Which Pass Is Actually Worth It for Your Trip?

  • Multi Pass makes the most sense when you're visiting Magic Kingdom or Hollywood Studios during moderate-to-busy periods, when standby lines regularly push past 60 to 90 minutes. Estimates suggest it can save 2.5 to 3.5 hours of waiting per day. On slower days at EPCOT or Animal Kingdom, you may find standby lines manageable enough to skip it entirely.
  • Single Pass makes the most sense when there's one or two headline rides your group is not willing to miss and the standby line is projected to be 90 minutes or longer. At roughly $20 per person to skip that wait, it's often the strongest per-dollar value in the system. You can also buy Single Pass without buying Multi Pass at all if the headliners are all you care about.
  • Premier Pass makes the most sense for guests who want to ride nearly everything in one park on a very busy day without any scheduling overhead, or for small groups where the math works out close to what Multi Pass plus two Single Passes would cost anyway.
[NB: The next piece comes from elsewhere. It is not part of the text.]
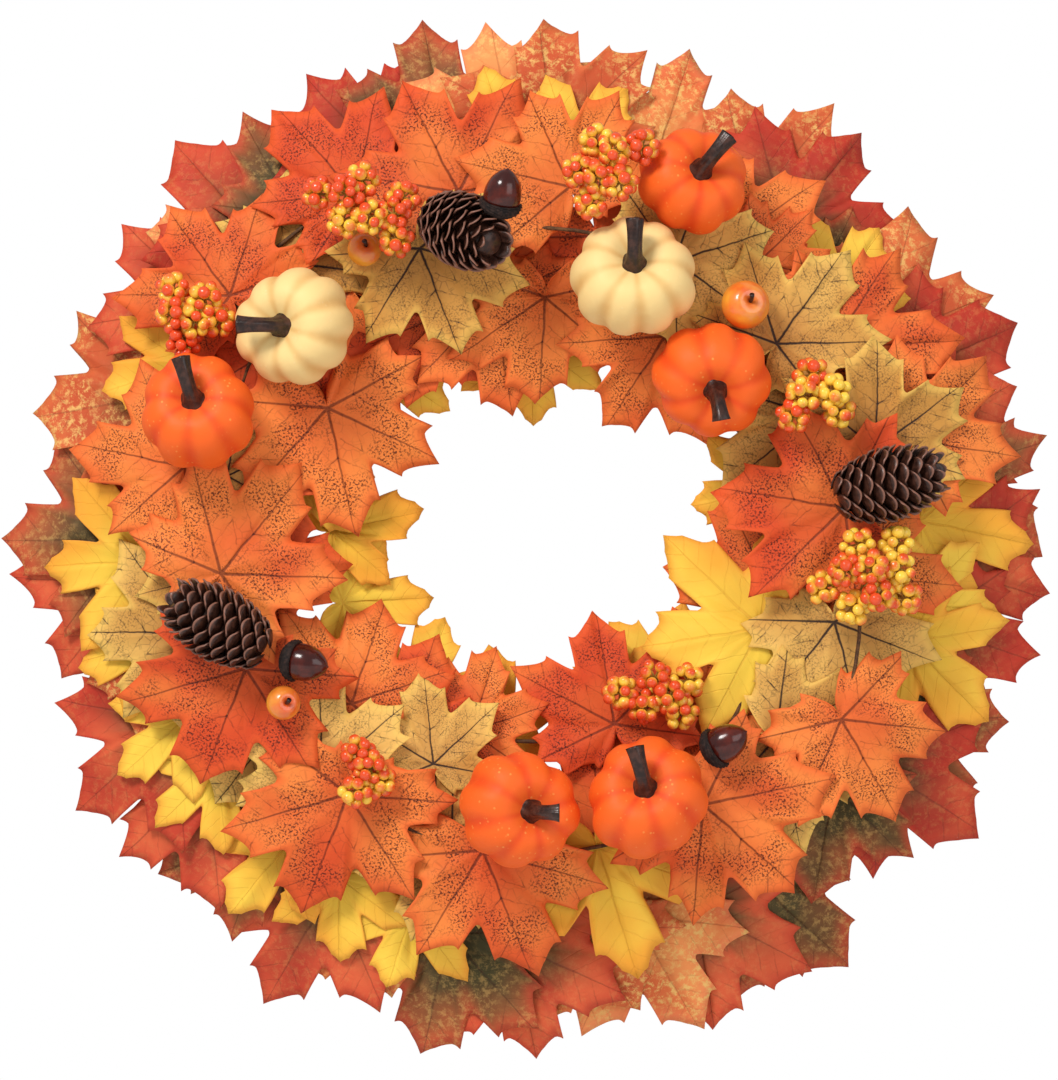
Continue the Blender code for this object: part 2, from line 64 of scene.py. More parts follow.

It's also the right call for guests who simply don't want to manage the app all day.
  • No Lightning Lane at all is a perfectly valid choice. Every attraction at Walt Disney World still has a free standby queue, and well-timed rope-drop arrivals can get you through the biggest rides before the crowds build.

Practical tip: Check pricing in the My Disney Experience app as soon as your booking window opens — not just the day before your trip. Prices are dynamic and shift daily. Wearing a cooling towel while you wait out even a shortened Lightning Lane queue during Florida summers makes the whole experience more comfortable. And since all Lightning Lane purchases are nonrefundable and nontransferable, confirm your park reservations and group links before you tap "purchase."